◆ THE PROBLEM
Give back, unchanged, the line with "Continue the OpenSCAD", the line with "coatRough = 0.35", and every line between them, and no other line.

◆ PROVIDED RECORDS
(begin)
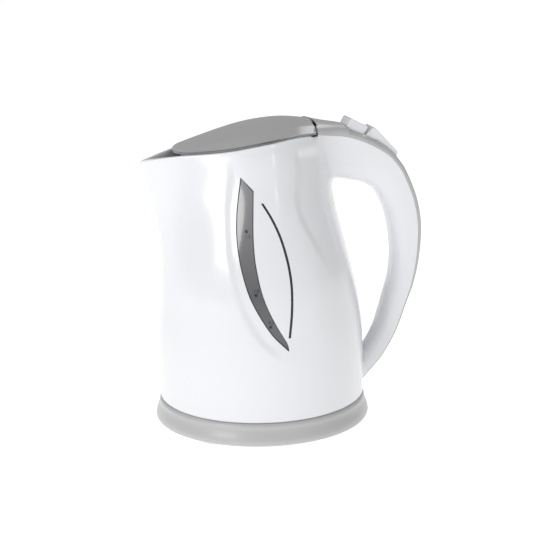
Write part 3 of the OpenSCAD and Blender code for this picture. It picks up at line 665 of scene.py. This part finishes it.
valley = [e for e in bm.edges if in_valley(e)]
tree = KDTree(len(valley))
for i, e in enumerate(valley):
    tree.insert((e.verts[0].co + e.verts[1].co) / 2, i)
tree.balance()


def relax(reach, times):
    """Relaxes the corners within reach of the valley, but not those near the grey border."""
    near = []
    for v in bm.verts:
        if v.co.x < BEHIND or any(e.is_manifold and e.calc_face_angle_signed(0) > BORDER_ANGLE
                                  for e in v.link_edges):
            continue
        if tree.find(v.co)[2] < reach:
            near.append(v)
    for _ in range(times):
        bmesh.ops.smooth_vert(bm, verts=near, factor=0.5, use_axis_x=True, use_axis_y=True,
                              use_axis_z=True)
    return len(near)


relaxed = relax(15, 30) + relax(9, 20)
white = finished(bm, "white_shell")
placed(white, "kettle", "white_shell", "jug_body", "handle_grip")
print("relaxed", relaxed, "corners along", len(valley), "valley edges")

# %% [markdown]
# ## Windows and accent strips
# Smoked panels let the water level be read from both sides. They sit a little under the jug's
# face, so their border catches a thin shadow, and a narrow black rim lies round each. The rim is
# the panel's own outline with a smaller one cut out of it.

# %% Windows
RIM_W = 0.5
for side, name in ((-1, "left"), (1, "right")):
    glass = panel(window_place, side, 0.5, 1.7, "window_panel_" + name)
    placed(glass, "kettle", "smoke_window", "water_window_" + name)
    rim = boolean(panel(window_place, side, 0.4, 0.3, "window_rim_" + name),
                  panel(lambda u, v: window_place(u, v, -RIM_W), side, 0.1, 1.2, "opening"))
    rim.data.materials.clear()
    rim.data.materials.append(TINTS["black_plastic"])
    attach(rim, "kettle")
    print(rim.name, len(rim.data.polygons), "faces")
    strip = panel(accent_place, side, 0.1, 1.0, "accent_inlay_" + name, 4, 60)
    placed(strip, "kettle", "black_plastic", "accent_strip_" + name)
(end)
(begin)
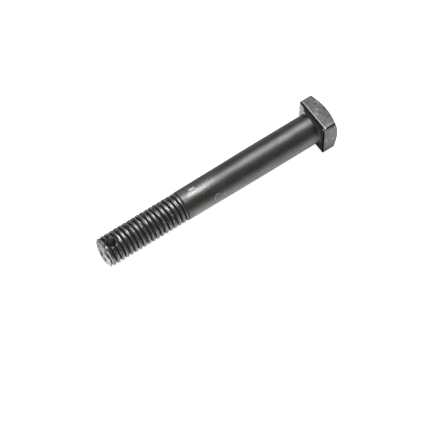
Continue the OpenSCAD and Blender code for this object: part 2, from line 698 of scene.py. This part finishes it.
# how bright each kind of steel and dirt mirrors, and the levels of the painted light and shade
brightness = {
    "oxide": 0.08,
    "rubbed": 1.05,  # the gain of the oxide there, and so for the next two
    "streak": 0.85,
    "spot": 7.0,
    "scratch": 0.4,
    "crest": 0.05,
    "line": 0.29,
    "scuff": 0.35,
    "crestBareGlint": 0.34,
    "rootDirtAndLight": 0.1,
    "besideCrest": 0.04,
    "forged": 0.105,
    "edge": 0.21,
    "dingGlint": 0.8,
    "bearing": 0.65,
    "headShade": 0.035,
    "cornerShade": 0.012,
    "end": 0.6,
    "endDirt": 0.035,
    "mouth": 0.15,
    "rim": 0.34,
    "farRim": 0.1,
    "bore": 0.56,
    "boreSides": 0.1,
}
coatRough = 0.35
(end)
(begin)
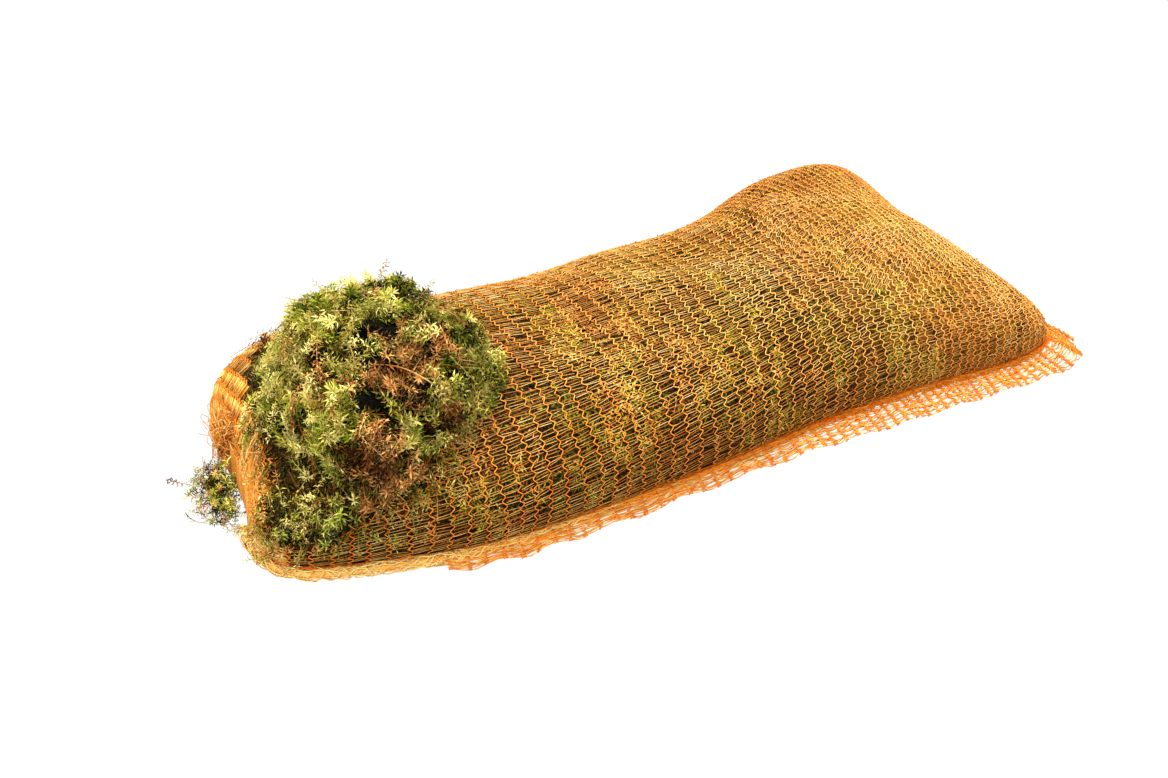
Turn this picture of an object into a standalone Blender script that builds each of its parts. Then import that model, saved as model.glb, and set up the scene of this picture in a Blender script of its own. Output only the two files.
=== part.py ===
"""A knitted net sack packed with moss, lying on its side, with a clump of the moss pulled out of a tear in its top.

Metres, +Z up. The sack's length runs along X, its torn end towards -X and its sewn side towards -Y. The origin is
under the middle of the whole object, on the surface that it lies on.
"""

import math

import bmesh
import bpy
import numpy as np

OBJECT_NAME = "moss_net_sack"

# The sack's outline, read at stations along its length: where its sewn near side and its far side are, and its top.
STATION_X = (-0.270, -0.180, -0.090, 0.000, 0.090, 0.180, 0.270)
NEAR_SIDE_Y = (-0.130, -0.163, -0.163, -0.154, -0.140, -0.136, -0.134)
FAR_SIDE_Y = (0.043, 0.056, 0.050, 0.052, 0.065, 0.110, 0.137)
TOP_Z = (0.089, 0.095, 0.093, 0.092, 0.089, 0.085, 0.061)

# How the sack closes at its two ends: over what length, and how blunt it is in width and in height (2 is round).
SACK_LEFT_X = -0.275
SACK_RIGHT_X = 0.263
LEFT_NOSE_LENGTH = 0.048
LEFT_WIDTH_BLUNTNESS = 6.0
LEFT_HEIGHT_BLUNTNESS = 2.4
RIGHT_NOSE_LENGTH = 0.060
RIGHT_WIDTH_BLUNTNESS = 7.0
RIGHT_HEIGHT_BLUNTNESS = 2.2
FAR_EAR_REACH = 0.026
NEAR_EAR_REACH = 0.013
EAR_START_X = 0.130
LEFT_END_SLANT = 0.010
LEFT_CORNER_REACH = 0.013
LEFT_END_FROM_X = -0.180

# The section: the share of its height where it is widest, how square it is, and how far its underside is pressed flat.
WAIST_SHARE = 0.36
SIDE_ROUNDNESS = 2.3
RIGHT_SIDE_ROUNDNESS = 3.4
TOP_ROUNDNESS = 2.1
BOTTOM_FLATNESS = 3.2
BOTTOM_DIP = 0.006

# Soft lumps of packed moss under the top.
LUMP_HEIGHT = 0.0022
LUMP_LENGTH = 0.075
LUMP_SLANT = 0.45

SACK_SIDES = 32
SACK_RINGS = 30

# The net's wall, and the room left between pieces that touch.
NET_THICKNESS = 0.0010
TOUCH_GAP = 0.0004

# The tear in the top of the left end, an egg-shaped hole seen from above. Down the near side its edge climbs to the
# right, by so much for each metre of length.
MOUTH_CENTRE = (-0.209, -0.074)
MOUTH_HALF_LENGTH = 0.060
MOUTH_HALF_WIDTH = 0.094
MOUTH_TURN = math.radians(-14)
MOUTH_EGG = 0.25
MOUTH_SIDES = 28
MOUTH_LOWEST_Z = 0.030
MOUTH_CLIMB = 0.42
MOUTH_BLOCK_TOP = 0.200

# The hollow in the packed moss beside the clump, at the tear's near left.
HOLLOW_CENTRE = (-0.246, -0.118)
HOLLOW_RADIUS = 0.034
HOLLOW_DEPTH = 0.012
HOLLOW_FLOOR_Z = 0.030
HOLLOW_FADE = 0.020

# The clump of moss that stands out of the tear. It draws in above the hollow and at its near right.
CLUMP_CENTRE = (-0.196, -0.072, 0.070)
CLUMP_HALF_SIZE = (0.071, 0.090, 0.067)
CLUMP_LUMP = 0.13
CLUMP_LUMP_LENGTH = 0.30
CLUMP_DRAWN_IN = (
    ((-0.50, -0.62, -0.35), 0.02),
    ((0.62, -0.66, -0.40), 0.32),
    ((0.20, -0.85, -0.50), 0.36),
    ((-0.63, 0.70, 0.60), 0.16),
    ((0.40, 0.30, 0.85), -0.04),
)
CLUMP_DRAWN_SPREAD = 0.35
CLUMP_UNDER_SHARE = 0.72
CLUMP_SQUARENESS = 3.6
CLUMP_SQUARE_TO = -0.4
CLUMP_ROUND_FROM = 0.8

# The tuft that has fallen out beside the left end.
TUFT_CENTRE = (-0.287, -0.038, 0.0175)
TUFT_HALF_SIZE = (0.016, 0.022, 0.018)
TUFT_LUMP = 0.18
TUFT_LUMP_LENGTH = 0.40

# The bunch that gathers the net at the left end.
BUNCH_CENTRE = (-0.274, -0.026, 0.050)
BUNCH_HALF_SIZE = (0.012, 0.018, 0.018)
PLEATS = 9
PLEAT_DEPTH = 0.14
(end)
◆ PROBLEM SOLUTION
Continue the OpenSCAD and Blender code for this object: part 2, from line 698 of scene.py. This part finishes it.
# how bright each kind of steel and dirt mirrors, and the levels of the painted light and shade
brightness = {
    "oxide": 0.08,
    "rubbed": 1.05,  # the gain of the oxide there, and so for the next two
    "streak": 0.85,
    "spot": 7.0,
    "scratch": 0.4,
    "crest": 0.05,
    "line": 0.29,
    "scuff": 0.35,
    "crestBareGlint": 0.34,
    "rootDirtAndLight": 0.1,
    "besideCrest": 0.04,
    "forged": 0.105,
    "edge": 0.21,
    "dingGlint": 0.8,
    "bearing": 0.65,
    "headShade": 0.035,
    "cornerShade": 0.012,
    "end": 0.6,
    "endDirt": 0.035,
    "mouth": 0.15,
    "rim": 0.34,
    "farRim": 0.1,
    "bore": 0.56,
    "boreSides": 0.1,
}
coatRough = 0.35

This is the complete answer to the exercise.